No matter, for with each folly commited a large section of the public feel ever-stronger, better a strident if inept SNP First Minister than an English nationalist Tory on his way to an earldom and a furry collar. They ignore the reality, under the SNP we are subjected to an iniquitous far-right perverted Westminster administration worse than anything known outside Butcher Cumberland’s reign. At least he put Scots out of their pain and misery.
Registering Judge’s Interests
There is no ‘Register of Judges Requirements’ to which one can search for such important clashes of intererst. It appears Ms Sturgeon made no mention of her past record recorded by Ms Pasportnikov. A First Minister has “statutory responsibility for making recommendations to Her Majesty and is required by statute to consult the Lord President of the Court of Session before making recommendation”, implying, she is expected to lay out all detail.
Somehow, a case investigator’s colleagues failed to recommend sanctions on an errant solicitor or her firm. Although the solicitor promoting the case study officer we can categorise as positive discrimination, the original lack of minutes is slapdash. This raises the question of keeping detailed records.

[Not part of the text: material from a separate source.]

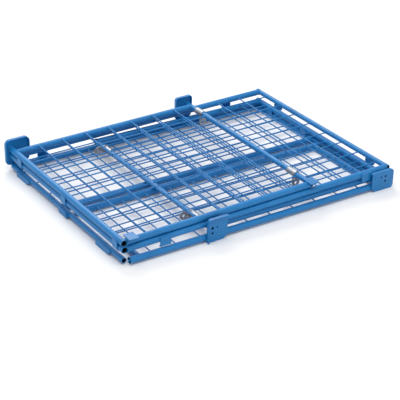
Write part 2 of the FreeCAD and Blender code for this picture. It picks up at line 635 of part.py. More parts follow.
def build_upper_short(doc, seat):
    """Upper short gate: frame, mesh, straps, corner plates and latches."""
    plane = PITCH
    hinge = "(-long_span / 2)"
    free = "(-long_span / 2 + upper_short_span)"
    free_z = f"({plane} + (tube_diameter - slim_diameter) / 2)"
    name = "upper_short"
    short_gate(doc, name, hinge, free, plane, free_z, "upper_short_front", "upper_short_back",
               "upper_short_bottom_rail", "upper_short_top_rail", "upper_short_first_cross", "+", seat)
    for label, y in (("front", "-upper_strap_front"), ("middle", "-upper_strap_middle"), ("back", "upper_strap_back")):
        node(strap(doc, f"{name}_{label}_strap", hinge, y, plane, "0"), f"{name}_{label}_strap", seat)
    lip_low = "(tube_diameter / 2 + plate_lip_clearance)"
    node(corner_plate(doc, f"{name}_left_plate", f"({hinge} - upper_left_plate_outer)",
                      f"({hinge} + upper_left_plate_inner)", f"({plane} - upper_left_plate_drop)",
                      f"({plane} + upper_left_plate_rise)", "upper_short_back", False, ("left", "right"), True,
                      [S.plate_round] * 4, [], (f"({hinge})", lip_low)), f"{name}_left_plate", seat)
    left = f"({free} - upper_right_plate_inner)"
    node(corner_plate(doc, f"{name}_right_plate", left, f"({free} + upper_right_plate_outer)",
                      f"({free_z} - upper_right_plate_drop)", f"({free_z} + upper_right_plate_rise)",
                      "upper_short_back", False, ("left", "right"), True,
                      [S.plate_close_round] * 4, [], (f"({left} - plate_lip)", lip_low)),
         f"{name}_right_plate", seat)
    stop_tab(doc, f"{name}_left_tab", -S.long_span / 2 + S.left_tab_inset, S.left_tab_front, seat)
    stop_tab(doc, f"{name}_free_tab", -S.long_span / 2 + S.upper_short_span, S.free_tab_front, seat)
    for label, y in (("front", "-upper_latch_front"), ("back", "upper_latch_back")):
        node(sleeve(doc, f"upper_{label}_latch_sleeve", free, y, free_z), f"upper_latch_{label}_sleeve", seat)
        node(eye_down(doc, f"upper_{label}_latch", free, f"{y} - eye_offset", free_z),
             f"upper_latch_{label}_eye", seat)


def make_sheet(doc):
    """Spreadsheet with one named cell for each size."""
    sheet = doc.addObject("Spreadsheet::Sheet", "dims")
    for row, (name, value) in enumerate(SIZES.items(), start=1):
        sheet.set(f"A{row}", name)
        sheet.set(f"B{row}", str(value))
        sheet.setAlias(f"B{row}", name)
    doc.recompute()


def write_parts(doc):
    """Checks every object and writes each piece to a STEP file of its own name."""
    for thing in doc.Objects:
        if "Invalid" in thing.State or "Error" in thing.State:
            raise RuntimeError(f"{thing.Name} failed: {thing.State}")
    os.makedirs("parts", exist_ok=True)
    for piece in NODES:
        shape = piece.Shape
        if shape.isNull() or not shape.isValid():
            raise RuntimeError(f"{piece.Label} has no valid shape")
        shape.exportStep(f"parts/{piece.Label}.step")
        print(f"{piece.Label}: {len(shape.Solids)} solids, {shape.Volume:.0f} mm3")


def main():
    """Builds the converter frame."""
    doc = FreeCAD.newDocument("pallet_converter")
    make_sheet(doc)
    build_lower_long(doc)
    build_flap(doc)
    build_lower_short(doc)
    seat = upper_seat()
    build_upper_long(doc, seat)
    build_upper_short(doc, seat)
    doc.recompute()
    write_parts(doc)
    print("upper hinge height", round(seat.multVec(FreeCAD.Vector(-S.long_span / 2, 0, 0)).z, 4))


main()
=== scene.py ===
import json
import logging
import math
from collections.abc import Callable, Sequence
from dataclasses import dataclass, field
from enum import Enum

import bmesh
import bpy
from bpy.types import Material, Mesh, Node, NodeSocket, Object
from mathutils import Matrix, Vector

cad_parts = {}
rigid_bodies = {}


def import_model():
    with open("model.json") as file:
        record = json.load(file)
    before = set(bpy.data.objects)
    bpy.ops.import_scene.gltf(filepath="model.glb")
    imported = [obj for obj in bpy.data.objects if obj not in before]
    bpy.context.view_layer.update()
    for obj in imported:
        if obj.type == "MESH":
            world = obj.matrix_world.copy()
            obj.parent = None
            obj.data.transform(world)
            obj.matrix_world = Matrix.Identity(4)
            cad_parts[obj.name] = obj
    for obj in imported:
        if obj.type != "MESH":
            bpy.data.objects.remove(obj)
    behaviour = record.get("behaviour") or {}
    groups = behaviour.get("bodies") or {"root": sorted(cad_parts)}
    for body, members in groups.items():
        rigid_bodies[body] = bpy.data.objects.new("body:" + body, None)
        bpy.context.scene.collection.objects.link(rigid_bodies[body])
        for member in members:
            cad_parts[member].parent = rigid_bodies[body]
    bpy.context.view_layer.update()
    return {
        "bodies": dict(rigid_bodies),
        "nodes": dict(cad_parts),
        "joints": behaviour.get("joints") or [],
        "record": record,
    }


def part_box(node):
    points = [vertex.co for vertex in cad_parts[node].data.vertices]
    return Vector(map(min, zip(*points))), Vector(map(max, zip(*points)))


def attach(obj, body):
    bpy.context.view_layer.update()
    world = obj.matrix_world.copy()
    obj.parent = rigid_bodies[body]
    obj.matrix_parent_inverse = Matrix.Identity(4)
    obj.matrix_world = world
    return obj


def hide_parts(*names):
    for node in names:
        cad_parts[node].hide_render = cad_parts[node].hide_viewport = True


logging.basicConfig(level=logging.INFO, format="%(message)s")
log = logging.getLogger("scene")

MM = 0.001
Point = tuple[float, float, float]
Colour = tuple[float, float, float]
Stop = tuple[float, float]
Socket = str | int
Wire = tuple[Node, Socket, Node, Socket]
Path = list[Vector]

ALONG_X = Vector((1, 0, 0))
ALONG_Y = Vector((0, 1, 0))
ALONG_Z = Vector((0, 0, 1))
MIX_FACTOR, MIX_A, MIX_B = 0, 6, 7
MIX_RESULT = 2
TURN = 2 * math.pi
SCUFF_BLUE = (0.08, 0.25, 0.47)
BARE_STEEL = (0.09, 0.10, 0.11)
RUST_BROWN = (0.20, 0.13, 0.08)

BOTH_ENDS = (("hinge_post", -1), ("hinge_post", 1), ("free_post", -1), ("free_post", 1))
MOUTHS = {
    "lower_long": BOTH_ENDS,
    "lower_short": (("hinge_post", 1), ("free_post", 1)),
    "upper_long": BOTH_ENDS,
    "upper_short": (("hinge_post", -1), ("free_post", -1)),
    "lower_flap": (("top_rail", -1), ("top_rail", 1)),
}
RING_STEPS = 48
BEAD_STEP = 1.2 * MM
RIPPLE = 0.3
LINE_STEPS = 20
SAME_PLACE = 1e-6
END_BAND = 0.5 * MM
WELD_LIFT = 0.1 * MM
LEAST_REACH = 2.2 * MM

# Lathe profiles: radius and height of each ring
BLOB = [(0, -1), (0.62, -0.78), (0.97, -0.25), (0.97, 0.25), (0.62, 0.78), (0, 1)]
BUSH = [(0.80, 0.0), (1.0, 0.0), (1.0, 1.0), (0.80, 1.0), (0.80, 0.0)]
BOLT_HEAD = [(0, 0.0), (1.0, 0.0), (1.0, 0.78), (0.88, 1.0), (0, 1.0)]
PIN = [(0, 0.0), (0.78, 0.0), (1.0, 0.04), (1.0, 1.0), (0, 1.0)]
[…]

There has been attempts to establish a Register for Judges interests, each endeavour obstructed by none other than … Nicola Sturgeon. The Herald newspaper reported: “Nicola Sturgeon has rejected calls for judges to declare details of their finances in a register of interest. The First Minister said the proposal, lodged by justice campaigner Peter Cherbi, was “not necessary” and claimed existing rules were “sufficient””. [9 May, 2015.]

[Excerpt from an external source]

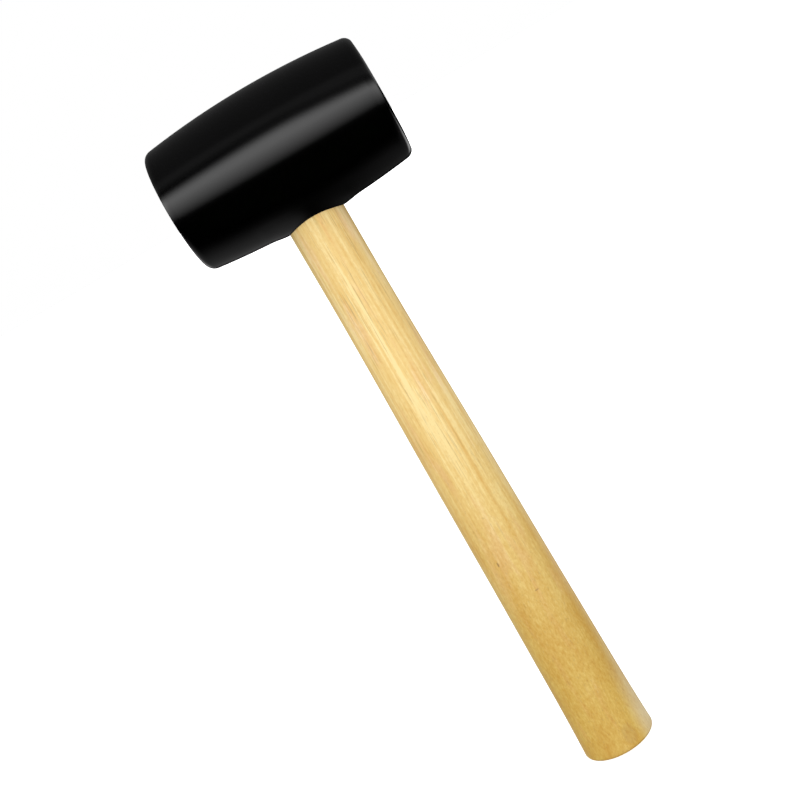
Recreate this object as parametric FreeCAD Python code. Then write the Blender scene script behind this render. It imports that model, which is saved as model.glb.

The proposal has resurfaced. Register of Judges Interests Petition PE 1458 Scottish Parliament Justice Committee 2 March 2021. It will be interesting to see which of Ms Sturgeon’s colleagues is sent to condemn more transparency in our judicial system and in our government promised by the SNP … once upon a time in a land, far, far away.
It has since come to light that this story was filed with a Scottish newspaper for publication in June 2018 – after several other newspapers refused to publish it. (Why, is a mystery.) It is alleged a ‘political editor’ at the same newspaper spiked the story. This could be down to the story being an old one, the facts blurred by time. Or it could be because the Scottish press are keen to sustain Ms Sturgeon as First Minister because they see her as least able to achieve Scotland’s liberty. They protect their life expectancy which is precarious in the extreme. Press owners are worried about the serious bleeding of profits they call ‘loss of jobs’.

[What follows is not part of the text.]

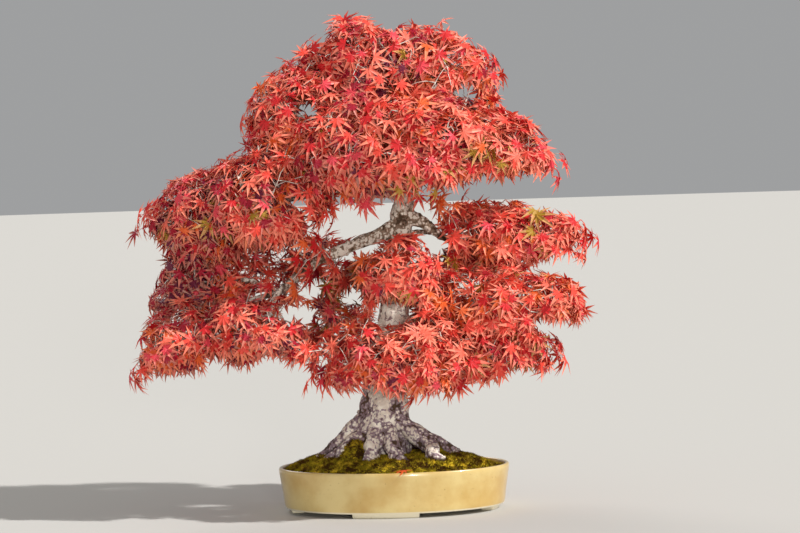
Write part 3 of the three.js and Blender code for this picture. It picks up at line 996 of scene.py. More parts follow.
@dataclass(frozen=True)
class LeafFinish:
    """A leaf in one plain tint, or the paler ends of its lobes, where a painted highlight of pale pink is
    mixed in.

    Attributes:
        tint: the leaf's tint.
        fading: how far it fades towards the pale pink of the painted highlight, from 0 to 1.
        pink: the pale pink of the painted highlight.
    """

    tint: Tint
    fading: float = 0.0
    pink: int = 0xFFB692

    def make(self) -> bpy.types.Material:
        """Makes the material."""
        sheet = NodeSheet(f"leaf_{self.tint.name.lower()}_{round(100 * self.fading)}")
        colour = [a + (b - a) * self.fading for a, b in zip(linear(self.tint.value), linear(self.pink))]
        sheet.set(Base_Color=(*colour, 1), Roughness=0.48, Specular_IOR_Level=0.35)
        return sheet.material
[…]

The same union-friendly newspaper subsequently published a leaked document containing a litanty of falsehoods aimed at the former First Minister, the Right honorable Alex Salmond, MP, a man more than able to secure self-governance.
At this point an author of this piece might be expected to quote Hamlet, [Act I, scene iv (67)], Marcellus: ‘There is something rotten in the state of Denmark’, answered by Horatio speaking figurately “Heaven will direct it”, meaning, something as yet unknown is rotten. This author prefers to state the obvious, we know full well what is rotten in the state of Scotland, and Ms Sturgeon exhibits no extraordinary skill or imagination to stop things becoming worse.
Whatever the merits or faults of Nicola Sturgeon’s days as a solicitor and then First Minister, they amount to an obstinate personality suffering tunnel vision, who deals in platitudes but by devious means only succeeds in passing regressive, muddled laws ignored or condemned. However, to lose trust in Nicola Sturgeon is not to abandon Scotland’s ultimate ideal.